- _Directive_: Reproduce the data below verbatim from the line containing "List this object's" through its final line, and produce nothing more.

- _Material provided_:
+ + + +

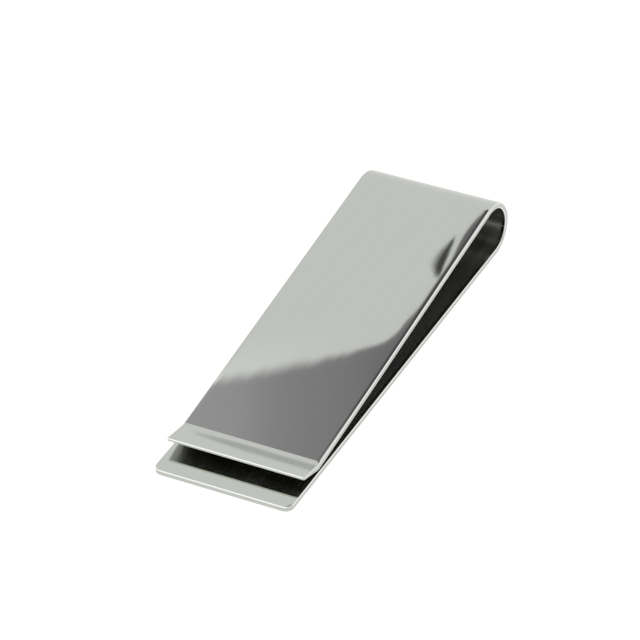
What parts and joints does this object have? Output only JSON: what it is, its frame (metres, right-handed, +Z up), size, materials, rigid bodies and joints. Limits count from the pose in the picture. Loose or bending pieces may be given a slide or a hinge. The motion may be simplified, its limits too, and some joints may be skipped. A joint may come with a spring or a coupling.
{
  "type": "money clip",
  "caption": "Plain polished steel money clip: one folded spring strip with a flat base leaf, a rounded return bend, a sloping clamping leaf and a turned-up thumb lip.",
  "frame": {"origin": "centre of the overall box at its base: under the middle of the clip, on the surface it lies on", "axes": "+X along the clip from the open front to the return bend, +Y across the strip, +Z up from the base leaf to the clamping leaf"},
  "size_m": [0.068, 0.02, 0.0088],
  "materials": {
    "polished_steel": "mirror-polished stainless spring steel with fine lengthwise polishing lines"
  },
  "bodies": {
    "base": {"base_leaf": "polished_steel", "return_bend_lower": "polished_steel"},
    "clamp_arm": {"return_bend_upper": "polished_steel", "clamping_leaf": "polished_steel", "nip_bend": "polished_steel", "thumb_lip": "polished_steel"}
  },
  "joints": [
    {"name": "clip_opening", "type": "hinge", "parent": "base", "child": "clamp_arm", "pos_m": [0.03389, 0, 0.00514], "axis": [0, 1, 0], "range_deg": [0, 8], "stiffness_Nm_per_rad": 5}
  ]
}
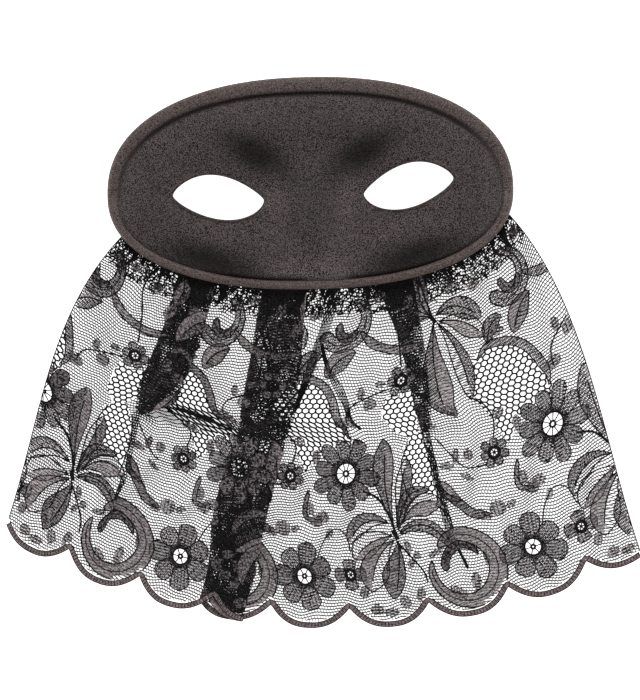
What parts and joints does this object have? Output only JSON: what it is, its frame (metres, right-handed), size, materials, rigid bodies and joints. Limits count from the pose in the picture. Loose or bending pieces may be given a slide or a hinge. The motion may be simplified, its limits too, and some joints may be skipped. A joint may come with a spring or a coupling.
{
  "type": "veiled eye mask",
  "caption": "Domino eye mask, satin covered and moulded with two eye holes, with a gathered floral lace veil on its lower edge, lying face up.",
  "frame": {"origin": "middle of the whole part's box, on the surface it lies on", "axes": "+X across the mask towards the wearer's left temple as the front is seen, +Y from the hem towards the brow, +Z out of the mask's front, up from the surface"},
  "size_m": [0.2816, 0.2438, 0.0382],
  "materials": {
    "mask_satin": "dull satin weave over a moulded shell",
    "binding_satin": "the same satin, padded",
    "black_lace": "black floral net lace"
  },
  "bodies": {
    "root": {"mask_shell": "mask_satin", "edge_binding": "binding_satin", "lace_veil": "black_lace"}
  },
  "joints": []
}
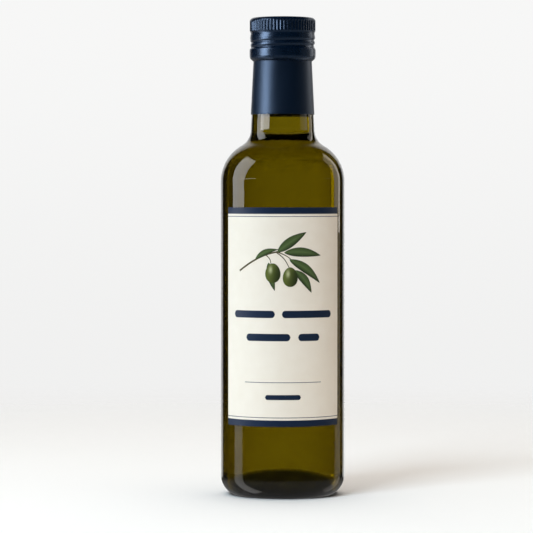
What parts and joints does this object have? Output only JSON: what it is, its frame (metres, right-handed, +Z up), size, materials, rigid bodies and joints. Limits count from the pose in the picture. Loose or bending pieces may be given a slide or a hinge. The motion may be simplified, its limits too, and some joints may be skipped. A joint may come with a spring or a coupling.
{
  "type": "olive oil bottle",
  "caption": "Round dark green glass bottle filled with olive oil, with a rolled metal screw cap, a neck sleeve and a plain printed paper label.",
  "frame": {"origin": "on the bottle's axis, at the level of the ring that it stands on", "axes": "+Z up along the bottle's axis, towards the cap; the middle of the label faces -Y"},
  "size_m": [0.066, 0.0662, 0.254],
  "materials": {
    "glass": "dark olive green bottle glass, smooth",
    "oil": "clear golden green oil",
    "cap_metal": "satin navy lacquer on rolled aluminium",
    "sleeve_foil": "satin navy film",
    "label_paper": "uncoated cream paper, printed"
  },
  "bodies": {
    "root": {"bottle": "glass", "oil": "oil", "cap": "cap_metal", "neck_sleeve": "sleeve_foil", "label": "label_paper"}
  },
  "joints": []
}
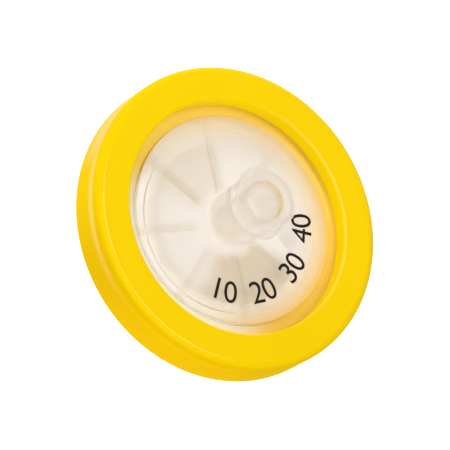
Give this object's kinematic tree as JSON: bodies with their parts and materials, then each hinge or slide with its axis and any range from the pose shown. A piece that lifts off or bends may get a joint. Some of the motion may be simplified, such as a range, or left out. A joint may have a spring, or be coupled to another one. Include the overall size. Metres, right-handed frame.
{
  "type": "syringe filter",
  "caption": "Disc-shaped syringe filter: a yellow ring moulded round clear halves that clamp a membrane, with a female Luer lock inlet and a male Luer slip outlet.",
  "frame": {"origin": "centre of the inlet's mouth, on the flow axis", "axes": "+Z along the flow axis, out of the inlet towards the syringe; the ring, the membrane and the outlet lie below the origin; +X and +Y lie in the plane of the membrane"},
  "size_m": [0.034, 0.034, 0.0209],
  "materials": {
    "ring": "satin moulded, opaque yellow",
    "clear_housing": "natural clear polypropylene, slightly milky",
    "membrane": "matt white porous film"
  },
  "bodies": {
    "root": {"overmould_ring": "ring", "inlet_housing": "clear_housing", "membrane": "membrane", "outlet_housing": "clear_housing"}
  },
  "joints": []
}
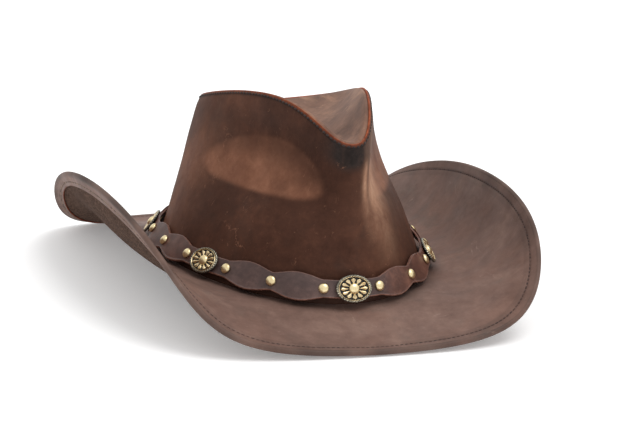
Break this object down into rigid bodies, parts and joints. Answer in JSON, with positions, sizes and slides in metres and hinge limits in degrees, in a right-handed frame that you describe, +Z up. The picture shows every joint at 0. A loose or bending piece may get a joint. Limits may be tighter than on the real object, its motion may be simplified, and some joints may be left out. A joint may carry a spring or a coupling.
{
  "type": "cowboy hat",
  "caption": "Leather cowboy hat with a pinched, creased crown, a wired brim curled up at the sides, and a scalloped strap with oval conchos and domed studs.",
  "frame": {"origin": "middle of the hat's footprint, on the surface it rests on", "axes": "+Z up out of the crown, -Y towards the hat's front, +X towards the wearer's left"},
  "size_m": [0.278, 0.355, 0.138],
  "materials": {
    "crown_leather": "oiled, mottled",
    "crown_tip_leather": "brushed, distressed",
    "thread": "waxed thread",
    "brim_leather": "matt, scuffed",
    "suede": "suede",
    "wire": "drawn wire",
    "sweatband_leather": "smooth",
    "strap_leather": "satin, burnished edges",
    "antique_brass": "polished",
    "concho_metal": "antiqued"
  },
  "bodies": {
    "hat": {"crown_side": "crown_leather", "crown_tip": "crown_tip_leather", "crown_stitching": "thread", "brim_top": "brim_leather", "brim_underlay": "suede", "brim_wire": "wire", "brim_stitching": "thread", "sweatband": "sweatband_leather", "foot_stitching": "thread"},
    "hat_band": {"hat_band_strap": "strap_leather", "stud_caps": "antique_brass", "concho_rivets": "antique_brass", "rivet_burrs": "antique_brass", "concho_front": "concho_metal", "concho_left_front": "concho_metal", "concho_left_rear": "concho_metal", "concho_rear": "concho_metal", "concho_right_rear": "concho_metal", "concho_right_front": "concho_metal"}
  },
  "joints": [
    {"name": "hat_band_lift", "type": "slide", "parent": "hat", "child": "hat_band", "axis": [0, 0, 1], "range_m": [0, 0.13]}
  ]
}
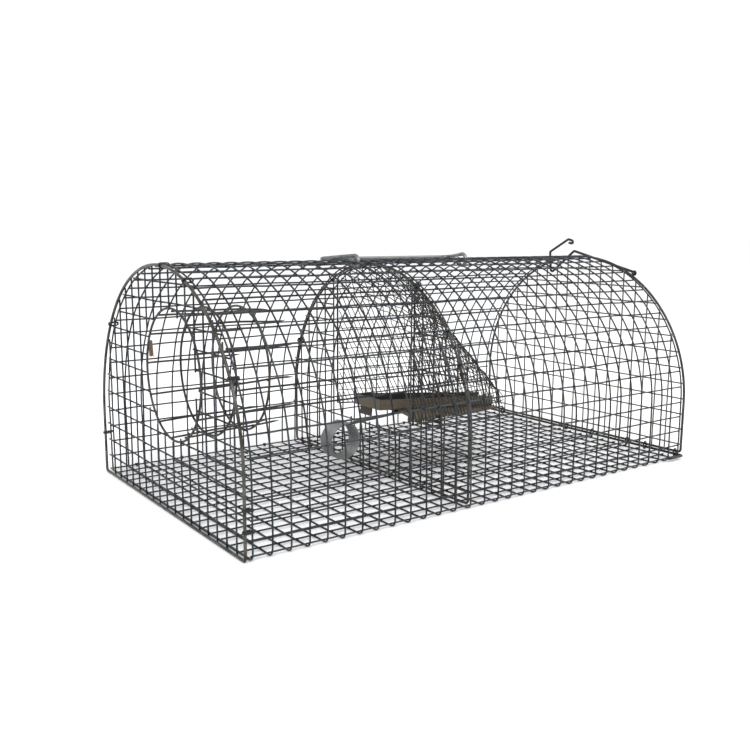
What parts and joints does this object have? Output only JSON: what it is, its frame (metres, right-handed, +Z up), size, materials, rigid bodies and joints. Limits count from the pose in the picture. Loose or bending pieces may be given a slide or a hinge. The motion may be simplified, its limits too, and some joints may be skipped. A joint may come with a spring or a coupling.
{
  "type": "live catch trap",
  "caption": "Half-barrel wire mesh live catch trap with a spiked entrance funnel, netted hood over a counterweighted see-saw platform, rear door, latch and carrying handle.",
  "frame": {"origin": "on the ground under the middle of the trap", "axes": "+X from the entrance to the rear door, +Y to the side that the handle lies on, +Z up"},
  "size_m": [0.4078, 0.2376, 0.1794],
  "materials": {
    "mesh_wire": "dull galvanised welded mesh wire, dark blue-grey",
    "frame_wire": "galvanised ring wire, light grey",
    "inner_wire": "galvanised wire with a brown tone",
    "hood_wire": "fine dark galvanised net wire",
    "funnel_wire": "galvanised wire, mid grey",
    "black_wire": "black coated wire, slightly glossy",
    "coil_wire": "dark grey drawn wire",
    "platform_sheet": "thin sheet metal, brown-grey and dull",
    "tab_sheet": "dark sheet metal",
    "handle_wire": "bright galvanised wire",
    "tag_sheet": "matt brown"
  },
  "bodies": {
    "cage": {"body_hoops": "mesh_wire", "roof_line_wires": "mesh_wire", "side_line_wires": "mesh_wire", "floor_line_wires": "mesh_wire", "seam_clips": "black_wire", "front_ring": "frame_wire", "front_uprights": "mesh_wire", "front_crosswires": "mesh_wire", "front_clips": "black_wire", "entrance_ring_outer": "funnel_wire", "entrance_ring_middle": "funnel_wire", "entrance_ring_inner": "funnel_wire", "entrance_spikes": "funnel_wire", "entrance_tag": "tag_sheet", "partition_ring": "inner_wire", "partition_uprights": "inner_wire", "partition_crosswires": "inner_wire", "partition_clips": "black_wire", "hood_mouth_wire": "hood_wire", "hood_length_wires": "hood_wire", "hood_cross_wires": "hood_wire", "hood_hem_wires": "hood_wire", "pivot_rod": "black_wire", "hinge_rod": "black_wire"},
    "door": {"door_ring": "frame_wire", "door_uprights": "mesh_wire", "door_crosswires": "mesh_wire", "door_hinge_loops": "black_wire", "latch_eye": "black_wire"},
    "latch": {"latch_wire": "black_wire"},
    "seesaw": {"platform_plate": "platform_sheet", "platform_channel": "platform_sheet", "platform_lugs": "platform_sheet", "platform_tab": "tab_sheet", "counterweight_arm": "coil_wire", "counterweight_coil": "coil_wire"},
    "handle": {"carry_handle": "handle_wire"}
  },
  "joints": [
    {"name": "door_hinge", "type": "hinge", "parent": "cage", "child": "door", "pos_m": [0.2004, 0, 0.0032], "axis": [0, 1, 0], "range_deg": [0, 90]},
    {"name": "latch_pivot", "type": "hinge", "parent": "door", "child": "latch", "pos_m": [0.2, -0.05946, 0.151], "axis": [1, 0, 0], "range_deg": [0, 75]},
    {"name": "platform_pivot", "type": "hinge", "parent": "cage", "child": "seesaw", "pos_m": [0.0004, 0, 0.0425], "axis": [0, 1, 0], "range_deg": [0, 25]},
    {"name": "handle_swing", "type": "hinge", "parent": "cage", "child": "handle", "pos_m": [0.0034, 0, 0.16265], "axis": [1, 0, 0], "range_deg": [0, 105]}
  ]
}
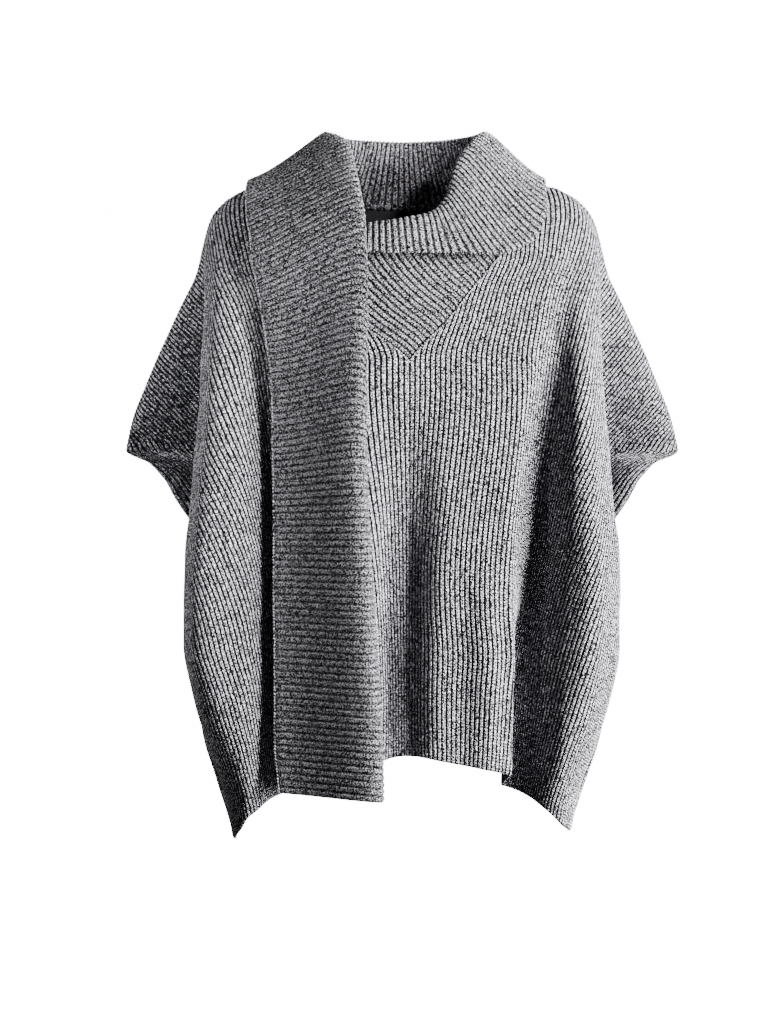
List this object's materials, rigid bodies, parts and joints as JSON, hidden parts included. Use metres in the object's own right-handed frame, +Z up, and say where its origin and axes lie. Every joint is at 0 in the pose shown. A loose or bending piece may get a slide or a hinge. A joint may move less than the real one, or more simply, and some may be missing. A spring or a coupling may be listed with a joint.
{
  "type": "knitted poncho sweater",
  "caption": "Grey ribbed poncho sweater with batwing sleeves, a filled V neck and a shawl collar that runs on into a hanging scarf end.",
  "frame": {"origin": "middle of the neck's base, level with the seam under the collar", "axes": "+Z up, -Y to the front, +X to the wearer's left"},
  "size_m": [0.5924, 0.2697, 0.7614],
  "materials": {
    "yarn": "soft grey melange wool-blend rib knit",
    "label": "black woven satin, bare"
  },
  "bodies": {
    "root": {"front_panel": "yarn", "back_panel": "yarn", "collar_inset": "yarn", "collar_roll": "yarn", "scarf_end": "yarn", "neck_label": "label"}
  },
  "joints": []
}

+ + + +

- _Written response_:
List this object's materials, rigid bodies, parts and joints as JSON, hidden parts included. Use metres in the object's own right-handed frame, +Z up, and say where its origin and axes lie. Every joint is at 0 in the pose shown. A loose or bending piece may get a slide or a hinge. A joint may move less than the real one, or more simply, and some may be missing. A spring or a coupling may be listed with a joint.
{
  "type": "knitted poncho sweater",
  "caption": "Grey ribbed poncho sweater with batwing sleeves, a filled V neck and a shawl collar that runs on into a hanging scarf end.",
  "frame": {"origin": "middle of the neck's base, level with the seam under the collar", "axes": "+Z up, -Y to the front, +X to the wearer's left"},
  "size_m": [0.5924, 0.2697, 0.7614],
  "materials": {
    "yarn": "soft grey melange wool-blend rib knit",
    "label": "black woven satin, bare"
  },
  "bodies": {
    "root": {"front_panel": "yarn", "back_panel": "yarn", "collar_inset": "yarn", "collar_roll": "yarn", "scarf_end": "yarn", "neck_label": "label"}
  },
  "joints": []
}